И, чтоб искоренить эту проклятую неуверенность и заставить ее навсегда исчезнуть, он прижал Розэ к себе так крепко, как только мог, и глухо выдохнул:
--- Обещаю, любимая.
Он ощутил, как Розэ замерла в его руках, а затем тонкие пальчики потянулись к его лицу, обнимая и заставляя опустить голову и посмотреть в ее широко распахнутые доверчивые глаза, и ее тихое и все ещё совсем несмелое:
--- Скажи ещё раз... Пожалуйста... --- окончательно разбило ему сердце.
Чонгук прижал ее к себе почти с рычанием, отчаянно желая защитить, укрыть в своих объятиях от всего мира, который причинял ей лишь боль все эти годы, и хриплым от переполнявших его чувств голосом шепнул:
--- Любимая моя... моя прекрасная морская колдунья... Моя нежная... бесстрашная девочка... Моя Розэ.
И повторяемое им почти в каждом предложении возмутительно уверенное "моя" ее больше... совсем не возмущало, ведь Розэ была счастлива.
Впервые в жизни она испытывала такое бескрайнее, всепоглощающее, переполняющее ее душу счастье, от осознания того, что ее любят так же безоглядно и неистово, как любила она сама, и ее длинные ресницы трепетали, безуспешно пытаясь стряхнуть непрошенные слезы.
И, не выдержав этого шторма, разыгравшегося в ее душе, она потянулась к Чонгуку, как к своему единственному якорю в этом бурном море, и умоляюще шепнула:
--- Любимый мой... Мой капитан.
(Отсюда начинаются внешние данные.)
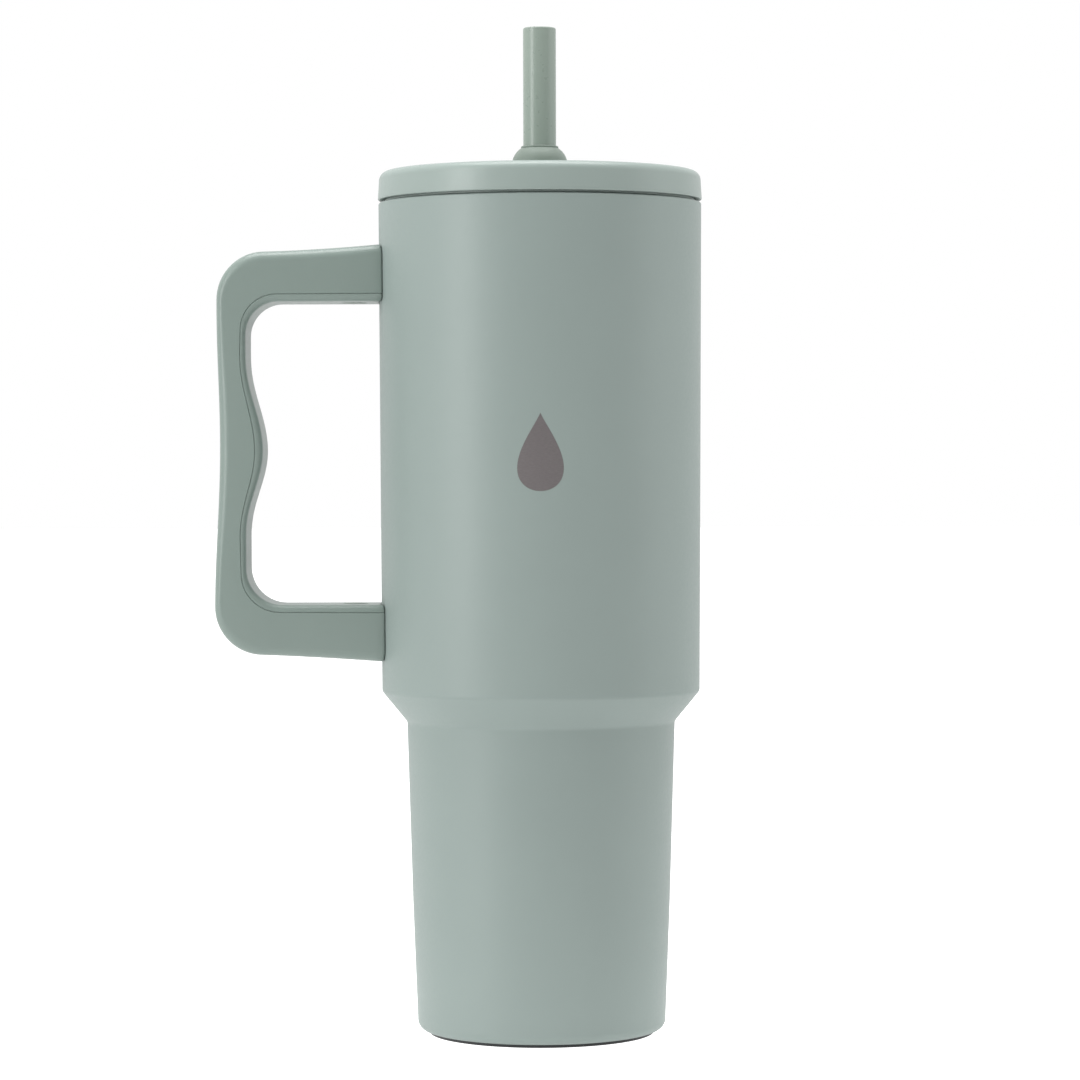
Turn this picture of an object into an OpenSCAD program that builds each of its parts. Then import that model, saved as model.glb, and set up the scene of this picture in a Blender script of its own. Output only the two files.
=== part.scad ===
// Insulated tumbler: double-walled steel cup, press-in straw lid and a screwed-on side handle.
// Z is up. The origin is the centre of the face it rests on. The handle is on the -X side.

/* [Cup] */
// Outer radius of the cup at its mouth
rim_r = 49.1; // [47:0.1:51]
// Height of the rim above the table
rim_z = 252.8; // [245:0.1:253.5]
// Outer radius just above the shoulder
shoulder_r = 48.4; // [46:0.1:48.6]
// Height of the shoulder's upper edge
shoulder_z = 104.4; // [101:0.1:107]
// Outer radius just below the shoulder
waist_r = 40.8; // [40:0.1:41.5]
// Height of the shoulder's lower edge
waist_z = 95.1; // [91:0.1:97]
// Outer radius part of the way down the lower section
shin_r = 39.2; // [38.6:0.1:39.6]
// Height at which that radius is reached
shin_z = 40.5; // [30:0.5:50]
// Outer radius at the foot, before it is rounded
foot_r = 37.7; // [37:0.1:38]
// Rounding of the foot
foot_round = 3.2; // [2:0.1:4]
// Rounding of the shoulder's two edges
shoulder_round = 2; // [0.5:0.1:3]
// Thickness of the steel sheet
steel_t = 0.6; // [0.4:0.05:0.8]
// Width of the vacuum gap between the two walls
vacuum_gap = 2.6; // [1.5:0.1:3]
// Height of the drinking space's floor
floor_z = 8.1; // [7.6:0.1:10]

/* [Foot] */
// Thickness of the silicone base pad
pad_t = 1; // [0.8:0.1:1.5]
// Radius of the silicone base pad
pad_r = 34.4; // [33.5:0.1:34.6]
// Radius of the recess in the foot
recess_r = 33; // [31:0.1:33.2]
// Height of the vacuum base's upper face
vacuum_base_z = 4; // [3.6:0.1:4.2]

/* [Lid] */
// Height of the lid's flat top
lid_top_z = 262.3; // [262:0.1:264]
// Outer radius of the lid's skirt at its lower edge
lid_r = 49.3; // [49.1:0.1:49.5]
// Height of the shadow gap between the rim and the skirt
seam_h = 0.8; // [0.4:0.1:1.2]
// Thickness of the lid's mouldings
lid_t = 2.2; // [1.6:0.1:2.4]
// Rounding of the lid's upper edge
lid_round = 2.8; // [1:0.1:3.2]
// Depth that the lid reaches into the mouth
plug_depth = 11.8; // [11:0.1:14]

/* [Straw] */
// Outer radius of the straw
straw_r = 5; // [4.5:0.1:5.5]
// Wall thickness of the straw
straw_t = 1.1; // [0.8:0.1:1.4]
// Height of the straw's tip
straw_top_z = 306; // [290:1:320]
// Gap left between the straw's foot and the floor
straw_foot_gap = 3; // [2:0.5:10]

/* [Handle] */
// Distance from the cup's axis to the grip's outer face, at its upper end
grip_out = 97.8; // [96:0.1:101]
// How much further out the grip's lower end is
grip_lean = 0.8; // [0:0.1:1.5]
// Distance from the cup's axis to the grip's inner face
grip_in = 88.9; // [87:0.1:89.5]
// How far the finger bump stands out of the inner face
bump_h = 5.1; // [2:0.1:6]
// Height of the finger bump's middle
bump_z = 177.7; // [171:0.1:183]
// How far the outer face dips behind the bump
waist_dip = 1.3; // [0:0.1:2]
// Height of the upper arm's underside
upper_in_z = 222.6; // [219:0.1:224]
// Height of the lower arm's top
lower_in_z = 131; // [129:0.1:134]
// Thickness of each arm at the grip
arm_t = 15.2; // [15:0.1:16]
// How much each arm flares towards the cup
arm_flare = 2.1; // [0:0.1:2.5]
// Depth of the handle from front to back
handle_d = 25.2; // [24:0.1:27]
// Rounding of the handle's long edges
handle_round = 3.2; // [2.5:0.1:3.4]
// Distance from the cup's axis to the handle screws
screw_x = 56.5; // [56.4:0.1:58]

/* [Hidden] */
$fn = 96;

sage = [0.61, 0.66, 0.63];
sage_dark = [0.53, 0.59, 0.56];
steel = [0.72, 0.72, 0.73];
copper = [0.76, 0.49, 0.36];
charcoal = [0.17, 0.18, 0.18];
clear_white = [0.86, 0.88, 0.87];
EPS = 0.01;

// Cup
wall_t = steel_t + vacuum_gap + steel_t;
rim_round = 1;
mouth_round = 1.5;
weld_r = rim_r - 1.7;
liner_round = 3;
liner_floor_round = 7;
foil_t = 0.15;
foil_top_z = rim_z - 12;
foil_bottom_z = floor_z + 12;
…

Ты мне так нужен... --- и он встретил ее на полпути, понимая, что отдаст ей даже свою жизнь, если она захочет.
Но сейчас она хотела совсем другого... и их желания полностью совпадали.
И потому, когда он хрипло шепнул в ее дрожащие губы:
--- Иди ко мне, русалка... --- они послушно приоткрылись под его мягким напором, впуская и покоряясь, ведь его морская колдунья теперь навечно была привязана к нему невидимыми, но самыми прочными узами --- любовью.
И в ту ночь она впервые смотрела на далёкие тропические звёзды, что сверкали на темно---синем бархате неба, словно бриллианты, и видела в них линии двух судеб, что навечно сплетались в одну под тихий шум волн, неспешно накатывавших на берег, но даже эти прекрасные звёзды не сияли так ярко, как глаза ее любимого пирата, смотревшие отныне лишь на нее.